-------- SUPPLIED DATA
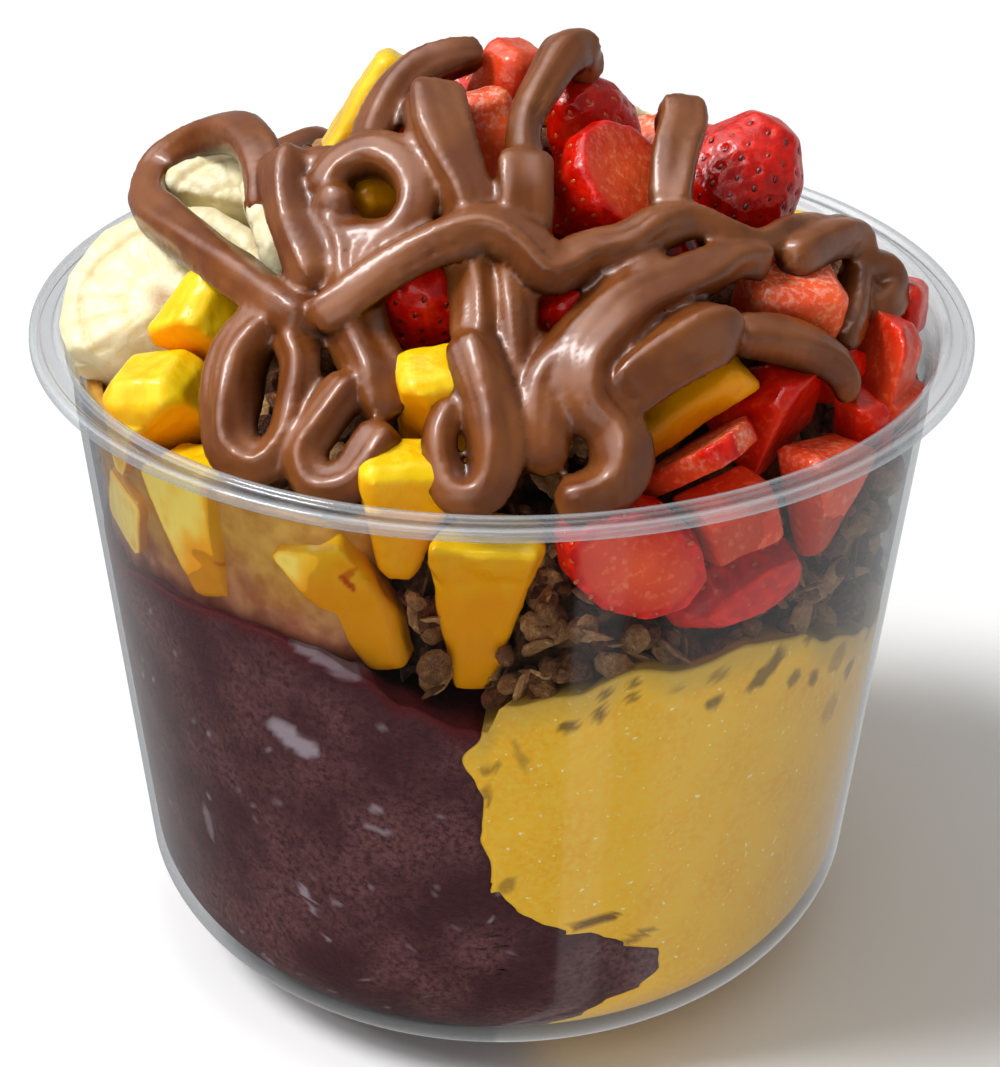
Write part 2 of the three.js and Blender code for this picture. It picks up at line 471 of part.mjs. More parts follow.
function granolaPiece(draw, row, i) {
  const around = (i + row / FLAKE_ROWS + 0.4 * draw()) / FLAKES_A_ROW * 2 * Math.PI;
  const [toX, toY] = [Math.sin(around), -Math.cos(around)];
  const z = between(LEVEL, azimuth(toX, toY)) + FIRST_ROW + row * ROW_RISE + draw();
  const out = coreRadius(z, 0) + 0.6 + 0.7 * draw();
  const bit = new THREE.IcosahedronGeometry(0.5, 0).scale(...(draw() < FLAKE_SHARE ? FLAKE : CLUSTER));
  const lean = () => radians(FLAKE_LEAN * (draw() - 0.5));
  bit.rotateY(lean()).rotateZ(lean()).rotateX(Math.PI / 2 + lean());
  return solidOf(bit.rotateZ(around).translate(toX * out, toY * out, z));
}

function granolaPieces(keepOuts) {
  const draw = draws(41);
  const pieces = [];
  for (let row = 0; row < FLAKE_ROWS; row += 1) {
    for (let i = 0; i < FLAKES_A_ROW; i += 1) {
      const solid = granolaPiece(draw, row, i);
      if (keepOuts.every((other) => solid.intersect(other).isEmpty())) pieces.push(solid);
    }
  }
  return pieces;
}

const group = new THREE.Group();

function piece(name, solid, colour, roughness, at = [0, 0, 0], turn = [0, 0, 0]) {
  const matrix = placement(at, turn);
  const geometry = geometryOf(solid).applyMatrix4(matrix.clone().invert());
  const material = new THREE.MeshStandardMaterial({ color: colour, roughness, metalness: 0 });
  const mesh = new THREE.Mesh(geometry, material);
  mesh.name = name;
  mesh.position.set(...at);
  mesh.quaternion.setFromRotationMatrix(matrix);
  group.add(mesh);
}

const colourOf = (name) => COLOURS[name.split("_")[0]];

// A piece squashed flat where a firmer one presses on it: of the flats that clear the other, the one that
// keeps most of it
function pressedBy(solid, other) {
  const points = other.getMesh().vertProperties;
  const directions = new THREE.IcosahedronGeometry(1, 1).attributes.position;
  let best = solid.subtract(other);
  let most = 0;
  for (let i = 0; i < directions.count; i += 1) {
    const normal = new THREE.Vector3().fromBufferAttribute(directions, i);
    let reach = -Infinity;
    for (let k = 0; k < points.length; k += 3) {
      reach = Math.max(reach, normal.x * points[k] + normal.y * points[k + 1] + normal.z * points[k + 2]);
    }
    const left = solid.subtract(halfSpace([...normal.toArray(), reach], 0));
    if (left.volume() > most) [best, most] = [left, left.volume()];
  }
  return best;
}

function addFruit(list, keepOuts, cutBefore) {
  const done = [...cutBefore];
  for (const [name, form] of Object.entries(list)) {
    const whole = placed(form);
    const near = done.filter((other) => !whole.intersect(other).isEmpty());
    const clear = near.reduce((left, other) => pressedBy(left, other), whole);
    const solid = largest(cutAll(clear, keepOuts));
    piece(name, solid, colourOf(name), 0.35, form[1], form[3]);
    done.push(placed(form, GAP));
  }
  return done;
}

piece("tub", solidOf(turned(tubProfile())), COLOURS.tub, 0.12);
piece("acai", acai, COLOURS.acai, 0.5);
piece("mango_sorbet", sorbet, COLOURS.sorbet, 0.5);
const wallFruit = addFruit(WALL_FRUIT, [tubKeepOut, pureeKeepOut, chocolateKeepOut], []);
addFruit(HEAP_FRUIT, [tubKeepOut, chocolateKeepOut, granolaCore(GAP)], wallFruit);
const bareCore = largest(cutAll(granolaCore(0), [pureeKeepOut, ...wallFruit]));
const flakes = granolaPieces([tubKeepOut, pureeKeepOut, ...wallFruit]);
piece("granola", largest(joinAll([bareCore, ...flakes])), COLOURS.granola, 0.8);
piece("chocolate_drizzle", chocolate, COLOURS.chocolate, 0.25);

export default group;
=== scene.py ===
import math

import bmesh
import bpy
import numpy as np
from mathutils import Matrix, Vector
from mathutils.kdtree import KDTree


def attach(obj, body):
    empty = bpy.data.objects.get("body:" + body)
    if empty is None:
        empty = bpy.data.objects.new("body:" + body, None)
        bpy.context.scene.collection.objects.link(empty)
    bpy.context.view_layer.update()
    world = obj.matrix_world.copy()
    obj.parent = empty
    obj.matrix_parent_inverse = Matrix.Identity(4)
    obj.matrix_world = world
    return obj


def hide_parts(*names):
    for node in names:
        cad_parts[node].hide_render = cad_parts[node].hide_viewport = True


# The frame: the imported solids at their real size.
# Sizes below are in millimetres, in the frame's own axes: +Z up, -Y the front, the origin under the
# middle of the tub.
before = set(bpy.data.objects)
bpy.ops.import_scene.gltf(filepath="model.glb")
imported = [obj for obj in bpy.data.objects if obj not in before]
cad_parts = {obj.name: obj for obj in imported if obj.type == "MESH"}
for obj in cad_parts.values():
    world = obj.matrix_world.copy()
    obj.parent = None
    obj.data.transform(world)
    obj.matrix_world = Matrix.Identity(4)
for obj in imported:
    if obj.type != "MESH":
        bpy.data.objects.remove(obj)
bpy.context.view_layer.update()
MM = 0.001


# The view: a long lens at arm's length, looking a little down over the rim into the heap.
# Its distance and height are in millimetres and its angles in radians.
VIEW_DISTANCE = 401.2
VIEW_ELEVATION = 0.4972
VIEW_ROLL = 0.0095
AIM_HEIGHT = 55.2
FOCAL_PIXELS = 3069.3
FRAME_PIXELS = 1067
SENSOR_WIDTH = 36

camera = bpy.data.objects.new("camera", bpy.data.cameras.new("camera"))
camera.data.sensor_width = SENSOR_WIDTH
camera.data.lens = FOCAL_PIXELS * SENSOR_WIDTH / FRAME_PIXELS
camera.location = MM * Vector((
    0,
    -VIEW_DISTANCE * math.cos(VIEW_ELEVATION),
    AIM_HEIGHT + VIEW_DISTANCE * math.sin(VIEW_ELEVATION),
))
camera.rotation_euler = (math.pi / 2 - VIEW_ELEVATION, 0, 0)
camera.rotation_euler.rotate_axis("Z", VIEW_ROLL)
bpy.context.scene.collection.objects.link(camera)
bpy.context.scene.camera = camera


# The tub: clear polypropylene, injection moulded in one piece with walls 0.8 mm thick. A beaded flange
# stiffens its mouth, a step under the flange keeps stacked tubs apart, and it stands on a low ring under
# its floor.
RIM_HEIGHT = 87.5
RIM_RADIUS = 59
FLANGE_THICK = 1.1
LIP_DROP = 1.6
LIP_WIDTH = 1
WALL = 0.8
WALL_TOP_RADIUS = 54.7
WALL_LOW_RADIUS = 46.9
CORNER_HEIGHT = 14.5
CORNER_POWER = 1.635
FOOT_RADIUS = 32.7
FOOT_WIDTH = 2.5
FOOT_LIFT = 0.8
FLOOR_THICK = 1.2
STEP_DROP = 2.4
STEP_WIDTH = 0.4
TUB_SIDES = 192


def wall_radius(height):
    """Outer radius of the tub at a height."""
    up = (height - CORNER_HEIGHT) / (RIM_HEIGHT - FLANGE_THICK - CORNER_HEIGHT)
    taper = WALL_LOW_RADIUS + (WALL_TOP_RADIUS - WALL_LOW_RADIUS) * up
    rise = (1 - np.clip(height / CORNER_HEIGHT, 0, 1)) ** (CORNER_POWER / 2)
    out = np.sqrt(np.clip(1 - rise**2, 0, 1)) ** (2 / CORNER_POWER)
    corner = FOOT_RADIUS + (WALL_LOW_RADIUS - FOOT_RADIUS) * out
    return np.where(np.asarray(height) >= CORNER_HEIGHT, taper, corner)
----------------
-------- SUPPLIED DATA
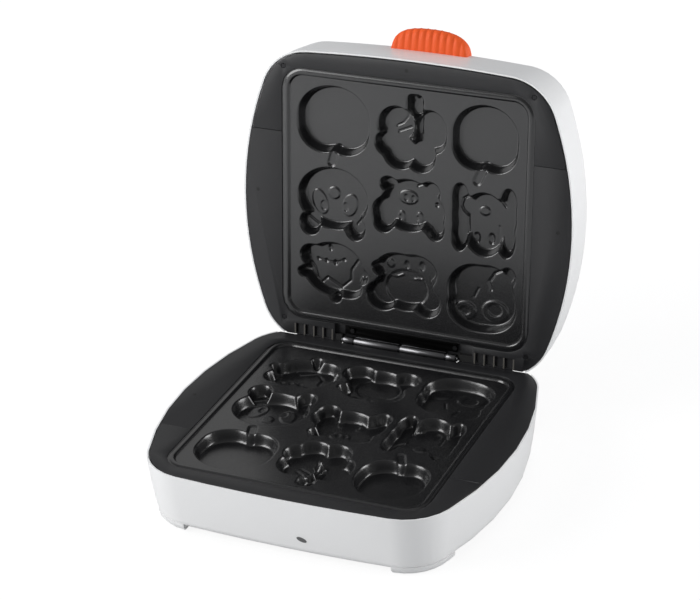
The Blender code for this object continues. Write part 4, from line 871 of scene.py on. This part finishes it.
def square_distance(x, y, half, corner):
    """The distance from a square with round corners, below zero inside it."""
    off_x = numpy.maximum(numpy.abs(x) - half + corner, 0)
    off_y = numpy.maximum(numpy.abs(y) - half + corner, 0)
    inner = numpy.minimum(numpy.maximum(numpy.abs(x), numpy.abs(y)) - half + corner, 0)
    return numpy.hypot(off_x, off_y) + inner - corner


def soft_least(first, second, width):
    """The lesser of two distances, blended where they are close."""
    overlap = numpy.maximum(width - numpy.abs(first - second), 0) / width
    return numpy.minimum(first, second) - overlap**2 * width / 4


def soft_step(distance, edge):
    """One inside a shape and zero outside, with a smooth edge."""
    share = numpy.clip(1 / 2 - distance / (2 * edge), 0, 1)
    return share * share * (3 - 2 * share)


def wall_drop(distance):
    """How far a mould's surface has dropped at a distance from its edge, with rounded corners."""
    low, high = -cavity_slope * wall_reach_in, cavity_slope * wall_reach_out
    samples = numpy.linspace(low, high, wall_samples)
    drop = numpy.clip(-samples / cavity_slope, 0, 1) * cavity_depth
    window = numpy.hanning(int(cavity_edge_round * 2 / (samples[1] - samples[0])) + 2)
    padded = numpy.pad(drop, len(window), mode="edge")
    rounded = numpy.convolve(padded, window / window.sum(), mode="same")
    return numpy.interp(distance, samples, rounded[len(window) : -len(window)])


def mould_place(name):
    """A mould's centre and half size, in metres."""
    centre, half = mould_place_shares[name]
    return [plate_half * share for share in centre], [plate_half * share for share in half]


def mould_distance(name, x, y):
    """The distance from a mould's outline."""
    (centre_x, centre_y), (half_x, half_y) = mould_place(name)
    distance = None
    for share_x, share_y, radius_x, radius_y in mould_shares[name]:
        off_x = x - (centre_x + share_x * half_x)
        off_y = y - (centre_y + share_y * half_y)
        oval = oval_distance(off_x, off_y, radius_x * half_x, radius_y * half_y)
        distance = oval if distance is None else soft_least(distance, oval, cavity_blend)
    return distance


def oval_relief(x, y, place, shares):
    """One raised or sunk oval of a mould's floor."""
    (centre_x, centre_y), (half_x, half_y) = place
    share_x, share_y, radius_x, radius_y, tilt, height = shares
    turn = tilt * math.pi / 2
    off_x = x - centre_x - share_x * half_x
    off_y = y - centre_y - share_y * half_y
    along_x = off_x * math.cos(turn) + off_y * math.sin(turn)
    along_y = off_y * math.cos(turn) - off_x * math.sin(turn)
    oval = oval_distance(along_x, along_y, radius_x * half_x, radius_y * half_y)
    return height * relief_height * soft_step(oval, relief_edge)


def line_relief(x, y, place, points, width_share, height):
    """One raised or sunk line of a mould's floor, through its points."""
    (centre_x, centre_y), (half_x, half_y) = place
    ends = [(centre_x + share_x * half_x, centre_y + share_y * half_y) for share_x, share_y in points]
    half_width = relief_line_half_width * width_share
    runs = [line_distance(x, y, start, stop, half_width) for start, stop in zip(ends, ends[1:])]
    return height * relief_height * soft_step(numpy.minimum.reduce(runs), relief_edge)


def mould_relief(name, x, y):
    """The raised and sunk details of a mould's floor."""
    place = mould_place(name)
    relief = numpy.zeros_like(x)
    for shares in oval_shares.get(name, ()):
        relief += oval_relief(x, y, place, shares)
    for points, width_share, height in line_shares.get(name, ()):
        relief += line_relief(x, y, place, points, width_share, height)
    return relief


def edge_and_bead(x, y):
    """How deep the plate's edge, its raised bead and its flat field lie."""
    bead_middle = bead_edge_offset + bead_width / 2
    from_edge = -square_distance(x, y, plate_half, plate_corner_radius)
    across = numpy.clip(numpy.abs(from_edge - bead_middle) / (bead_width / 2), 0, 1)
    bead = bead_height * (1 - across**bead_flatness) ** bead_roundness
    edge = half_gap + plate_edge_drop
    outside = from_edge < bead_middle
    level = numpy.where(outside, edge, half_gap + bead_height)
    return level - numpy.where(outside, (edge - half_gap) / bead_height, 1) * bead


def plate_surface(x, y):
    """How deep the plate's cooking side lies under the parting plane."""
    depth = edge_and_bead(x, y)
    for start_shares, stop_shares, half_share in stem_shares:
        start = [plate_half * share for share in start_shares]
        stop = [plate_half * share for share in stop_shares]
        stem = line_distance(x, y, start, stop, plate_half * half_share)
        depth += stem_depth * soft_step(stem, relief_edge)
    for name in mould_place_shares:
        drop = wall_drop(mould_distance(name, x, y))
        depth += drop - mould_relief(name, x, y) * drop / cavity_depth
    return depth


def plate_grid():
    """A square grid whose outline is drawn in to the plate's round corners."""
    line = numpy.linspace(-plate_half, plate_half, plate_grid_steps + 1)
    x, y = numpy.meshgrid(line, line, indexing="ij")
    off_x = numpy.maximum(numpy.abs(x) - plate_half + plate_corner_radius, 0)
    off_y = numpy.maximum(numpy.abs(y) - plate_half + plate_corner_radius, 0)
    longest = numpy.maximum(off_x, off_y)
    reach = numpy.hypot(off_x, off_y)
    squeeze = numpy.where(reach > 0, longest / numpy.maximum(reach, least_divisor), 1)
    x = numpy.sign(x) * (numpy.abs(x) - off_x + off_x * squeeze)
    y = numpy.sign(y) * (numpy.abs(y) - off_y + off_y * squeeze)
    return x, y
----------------
-------- SUPPLIED DATA
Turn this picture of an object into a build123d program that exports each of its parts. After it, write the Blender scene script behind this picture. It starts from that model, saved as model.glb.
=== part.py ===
----------------
● **WHAT YOU ARE ASKED TO DO**
Nothing but the lines from the line that contains "solidOf(turned(tubProfile())), COLOURS.tub, 0.12);" through the line that contains "imported = [obj" should be given again, each exactly as it stands, both ends included.

● **CORRECT ANSWER**
piece("tub", solidOf(turned(tubProfile())), COLOURS.tub, 0.12);
piece("acai", acai, COLOURS.acai, 0.5);
piece("mango_sorbet", sorbet, COLOURS.sorbet, 0.5);
const wallFruit = addFruit(WALL_FRUIT, [tubKeepOut, pureeKeepOut, chocolateKeepOut], []);
addFruit(HEAP_FRUIT, [tubKeepOut, chocolateKeepOut, granolaCore(GAP)], wallFruit);
const bareCore = largest(cutAll(granolaCore(0), [pureeKeepOut, ...wallFruit]));
const flakes = granolaPieces([tubKeepOut, pureeKeepOut, ...wallFruit]);
piece("granola", largest(joinAll([bareCore, ...flakes])), COLOURS.granola, 0.8);
piece("chocolate_drizzle", chocolate, COLOURS.chocolate, 0.25);

export default group;
=== scene.py ===
import math

import bmesh
import bpy
import numpy as np
from mathutils import Matrix, Vector
from mathutils.kdtree import KDTree


def attach(obj, body):
    empty = bpy.data.objects.get("body:" + body)
    if empty is None:
        empty = bpy.data.objects.new("body:" + body, None)
        bpy.context.scene.collection.objects.link(empty)
    bpy.context.view_layer.update()
    world = obj.matrix_world.copy()
    obj.parent = empty
    obj.matrix_parent_inverse = Matrix.Identity(4)
    obj.matrix_world = world
    return obj


def hide_parts(*names):
    for node in names:
        cad_parts[node].hide_render = cad_parts[node].hide_viewport = True


# The frame: the imported solids at their real size.
# Sizes below are in millimetres, in the frame's own axes: +Z up, -Y the front, the origin under the
# middle of the tub.
before = set(bpy.data.objects)
bpy.ops.import_scene.gltf(filepath="model.glb")
imported = [obj for obj in bpy.data.objects if obj not in before]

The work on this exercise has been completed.